__Data provided__
════════════════
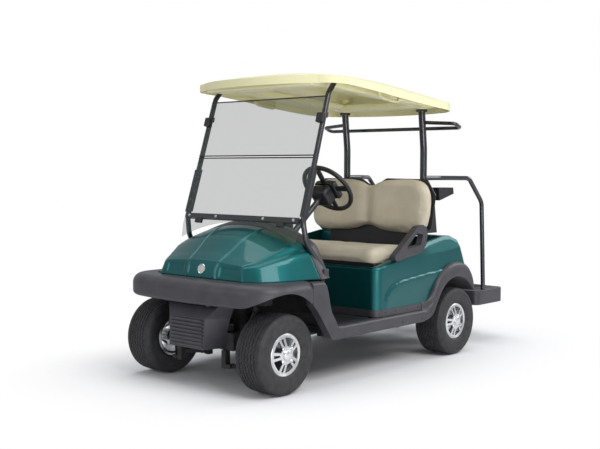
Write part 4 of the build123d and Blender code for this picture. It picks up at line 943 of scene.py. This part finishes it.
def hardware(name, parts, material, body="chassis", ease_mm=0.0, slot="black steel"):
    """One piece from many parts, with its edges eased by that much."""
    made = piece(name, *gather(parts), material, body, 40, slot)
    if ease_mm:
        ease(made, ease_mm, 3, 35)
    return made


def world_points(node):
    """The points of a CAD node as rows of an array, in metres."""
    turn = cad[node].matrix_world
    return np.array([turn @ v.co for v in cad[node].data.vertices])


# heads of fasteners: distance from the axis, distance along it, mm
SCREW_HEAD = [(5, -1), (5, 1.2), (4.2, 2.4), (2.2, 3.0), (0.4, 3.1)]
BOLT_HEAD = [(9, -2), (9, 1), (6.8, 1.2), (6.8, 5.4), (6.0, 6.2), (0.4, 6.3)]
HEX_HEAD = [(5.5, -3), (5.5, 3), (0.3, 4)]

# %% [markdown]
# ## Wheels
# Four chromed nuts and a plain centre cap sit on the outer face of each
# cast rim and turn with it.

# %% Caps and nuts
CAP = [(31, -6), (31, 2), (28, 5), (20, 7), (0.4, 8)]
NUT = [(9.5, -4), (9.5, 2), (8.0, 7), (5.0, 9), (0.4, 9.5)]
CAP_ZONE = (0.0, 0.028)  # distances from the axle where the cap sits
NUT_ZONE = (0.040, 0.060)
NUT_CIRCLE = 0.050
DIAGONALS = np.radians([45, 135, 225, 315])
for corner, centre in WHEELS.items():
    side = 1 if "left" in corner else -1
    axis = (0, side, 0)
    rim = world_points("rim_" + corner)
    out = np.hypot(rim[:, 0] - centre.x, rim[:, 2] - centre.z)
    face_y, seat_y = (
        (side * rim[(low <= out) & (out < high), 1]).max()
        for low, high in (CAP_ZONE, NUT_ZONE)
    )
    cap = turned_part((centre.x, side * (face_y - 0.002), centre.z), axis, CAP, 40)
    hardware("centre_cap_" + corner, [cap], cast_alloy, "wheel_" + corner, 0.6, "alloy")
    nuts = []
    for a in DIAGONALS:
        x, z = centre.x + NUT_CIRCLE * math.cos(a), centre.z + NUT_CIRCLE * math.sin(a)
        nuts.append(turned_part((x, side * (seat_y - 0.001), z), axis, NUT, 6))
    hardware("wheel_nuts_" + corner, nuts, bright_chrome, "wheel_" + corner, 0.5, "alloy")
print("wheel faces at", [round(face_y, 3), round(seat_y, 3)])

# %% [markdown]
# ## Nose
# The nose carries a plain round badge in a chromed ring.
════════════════
__Task brief__
Print all the data exactly.

__Solution for this problem__
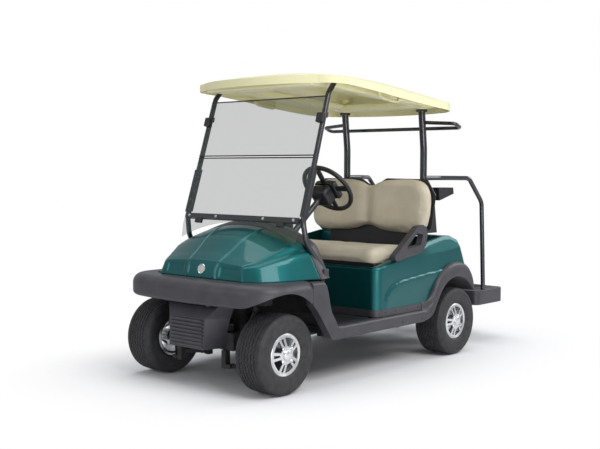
Write part 4 of the build123d and Blender code for this picture. It picks up at line 943 of scene.py. This part finishes it.
def hardware(name, parts, material, body="chassis", ease_mm=0.0, slot="black steel"):
    """One piece from many parts, with its edges eased by that much."""
    made = piece(name, *gather(parts), material, body, 40, slot)
    if ease_mm:
        ease(made, ease_mm, 3, 35)
    return made


def world_points(node):
    """The points of a CAD node as rows of an array, in metres."""
    turn = cad[node].matrix_world
    return np.array([turn @ v.co for v in cad[node].data.vertices])


# heads of fasteners: distance from the axis, distance along it, mm
SCREW_HEAD = [(5, -1), (5, 1.2), (4.2, 2.4), (2.2, 3.0), (0.4, 3.1)]
BOLT_HEAD = [(9, -2), (9, 1), (6.8, 1.2), (6.8, 5.4), (6.0, 6.2), (0.4, 6.3)]
HEX_HEAD = [(5.5, -3), (5.5, 3), (0.3, 4)]

# %% [markdown]
# ## Wheels
# Four chromed nuts and a plain centre cap sit on the outer face of each
# cast rim and turn with it.

# %% Caps and nuts
CAP = [(31, -6), (31, 2), (28, 5), (20, 7), (0.4, 8)]
NUT = [(9.5, -4), (9.5, 2), (8.0, 7), (5.0, 9), (0.4, 9.5)]
CAP_ZONE = (0.0, 0.028)  # distances from the axle where the cap sits
NUT_ZONE = (0.040, 0.060)
NUT_CIRCLE = 0.050
DIAGONALS = np.radians([45, 135, 225, 315])
for corner, centre in WHEELS.items():
    side = 1 if "left" in corner else -1
    axis = (0, side, 0)
    rim = world_points("rim_" + corner)
    out = np.hypot(rim[:, 0] - centre.x, rim[:, 2] - centre.z)
    face_y, seat_y = (
        (side * rim[(low <= out) & (out < high), 1]).max()
        for low, high in (CAP_ZONE, NUT_ZONE)
    )
    cap = turned_part((centre.x, side * (face_y - 0.002), centre.z), axis, CAP, 40)
    hardware("centre_cap_" + corner, [cap], cast_alloy, "wheel_" + corner, 0.6, "alloy")
    nuts = []
    for a in DIAGONALS:
        x, z = centre.x + NUT_CIRCLE * math.cos(a), centre.z + NUT_CIRCLE * math.sin(a)
        nuts.append(turned_part((x, side * (seat_y - 0.001), z), axis, NUT, 6))
    hardware("wheel_nuts_" + corner, nuts, bright_chrome, "wheel_" + corner, 0.5, "alloy")
print("wheel faces at", [round(face_y, 3), round(seat_y, 3)])

# %% [markdown]
# ## Nose
# The nose carries a plain round badge in a chromed ring.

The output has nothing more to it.